Steve Jobs ou Bill Gates méritent-ils eux aussi le titre de génie de l’innovation ? La légende dorée crédite le premier de quelques innovations révolutionnaires : Apple 1 et 2, le Macintosh (avec sa souris, ses menus déroulants et les petites fenêtres qui s’affichent sur l’écran), l’iPad (première tablette), l’iPhone (le premier des smartphones). Son apport réel est toutefois moins extraordinaire qu’il y paraît, comme le montre Walter Isaacson dans sa biographie (Lattès, 2011). Tout d’abord, S. Jobs n’est pas vraiment un inventeur. Le vrai concepteur des microordinateurs Apple et du Macintosh est son copain Steve Wozniak, et ce dernier était certes ingénieux, mais pas un génie. Le premier Apple n’est au fond qu’un assemblage de technologies existantes : un microprocesseur, conçu par Intel, qu’il eut l’idée de brancher sur un clavier et un écran, une technique importée des jeux vidéo de la firme Atari. Quant aux innovations révolutionnaires qui ont fait le succès d’Apple, de l’interface graphique aux menus déroulants en passant par la souris, elles ont été tout simplement « copiées » (certains disent « piratées » ou « volées ») à la firme Xerox Parc, où S. Jobs et S. Wozniak avaient leurs entrées. Enfin, l’idée même d’ordinateur personnel était loin d’être une idée aussi originale que le suppose la légende du « visionnaire » anticonformiste. Au début des années 1970, des projets similaires fusent de toute part : les firmes Commodore, Tandy, Olivetti, Hewlett-Packard, ou travaillait S. Wozniak, sont toutes dans la course. En 1973, trois ans avant la création d’Apple, le Français François Gernelle met sur le marché Micral, le premier microordinateur. Son tort est d’apparaître trop tôt sur le marché – une cause fréquente d’échec dans l’histoire des techniques.

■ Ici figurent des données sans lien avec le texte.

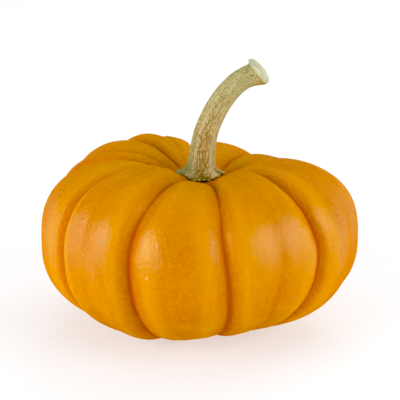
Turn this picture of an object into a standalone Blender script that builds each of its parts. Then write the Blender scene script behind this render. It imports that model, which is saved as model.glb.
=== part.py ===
# Miniature pumpkin: a squat ribbed fruit standing on a small flat spot, with its dry curved stem.
# Lengths are in millimetres and angles in degrees; the meshes are made in metres, +Z up.
# Azimuth 0 faces -Y, the side that the fruit is usually seen from, and grows towards +X.

import math

import bmesh
import bpy
from mathutils import Vector

MM = 0.001

# Body of the fruit
WAIST_HEIGHT = 26.2     # the widest level above the surface that it stands on
BELLY_DEPTH = 26.0      # from the waist down to the blossom end, before the flat spot
MEAN_CROWN = 28.9       # mean height of the lobes' tops over the waist
MEAN_SAG = 1.0          # mean of what the lobes hang lower than BELLY_DEPTH
TOP_FULLNESS = 3.05     # exponents of the profile: 2 is an ellipse, more is boxier
BOTTOM_FULLNESS = 2.13
DIMPLE_DEPTH = 7.9      # the hollow that the stem stands in
DIMPLE_SPREAD = 0.34    # its half width, as a share of the fruit's radius
TWIST = 3.5             # how far the furrows lean round between the waist and a pole
ARCH = 0.95             # roundness of a lobe's section: near 1 it drops steeply into its furrows
MEETING = 0.3           # the lobes grow into one within this share of the radius
SAG_MEETING = 0.5       # the same at the underside
FURROW_START = 0.12     # the furrows begin at this share of the radius
FURROW_FULL = 0.36      # and have their whole depth from this one on
TOP_DEEPENING = 0.25    # the furrows are this much deeper towards the stem

# One row for each lobe, clockwise as seen from below: the azimuth and depth of the furrow where
# it starts, then the lobe's own reach from the axis, height over the waist and extra sag.
LOBES = (
    (-177, 3.2, 46.9, 27.6, 1.0),
    (-159, 0.8, 48.9, 30.3, 1.0),
    (-138, 3.0, 50.2, 29.9, 1.0),
    (-117, 1.8, 47.8, 28.8, 1.2),
    (-102, 3.0, 49.2, 29.1, 1.9),
    (-66, 3.2, 47.8, 31.0, 2.2),
    (-48, 0.8, 47.4, 31.0, 2.3),
    (-27, 3.2, 45.3, 27.6, 0.6),
    (12, 3.2, 45.6, 28.6, -0.6),
    (30, 1.0, 45.5, 29.8, -0.9),
    (51, 3.2, 47.4, 29.5, 1.0),
    (75, 0.7, 49.0, 29.3, 1.0),
    (99, 3.0, 43.8, 24.9, 1.0),
    (147, 3.0, 45.4, 26.2, 1.0),
)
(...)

Le vrai talent de S. Jobs est d’avoir proposé des ordinateurs clés en main (la plupart étaient livrés en kit à l’époque et destinés à un public de bricoleurs en électronique) pour un prix raisonnable, d’y intégrer des applications utiles (un tableur, un traitement de texte, etc.) et d’être ergonomiques et intuitifs (une idée que S. Jobs avait importée de la firme Atari où il travaillait en 1974).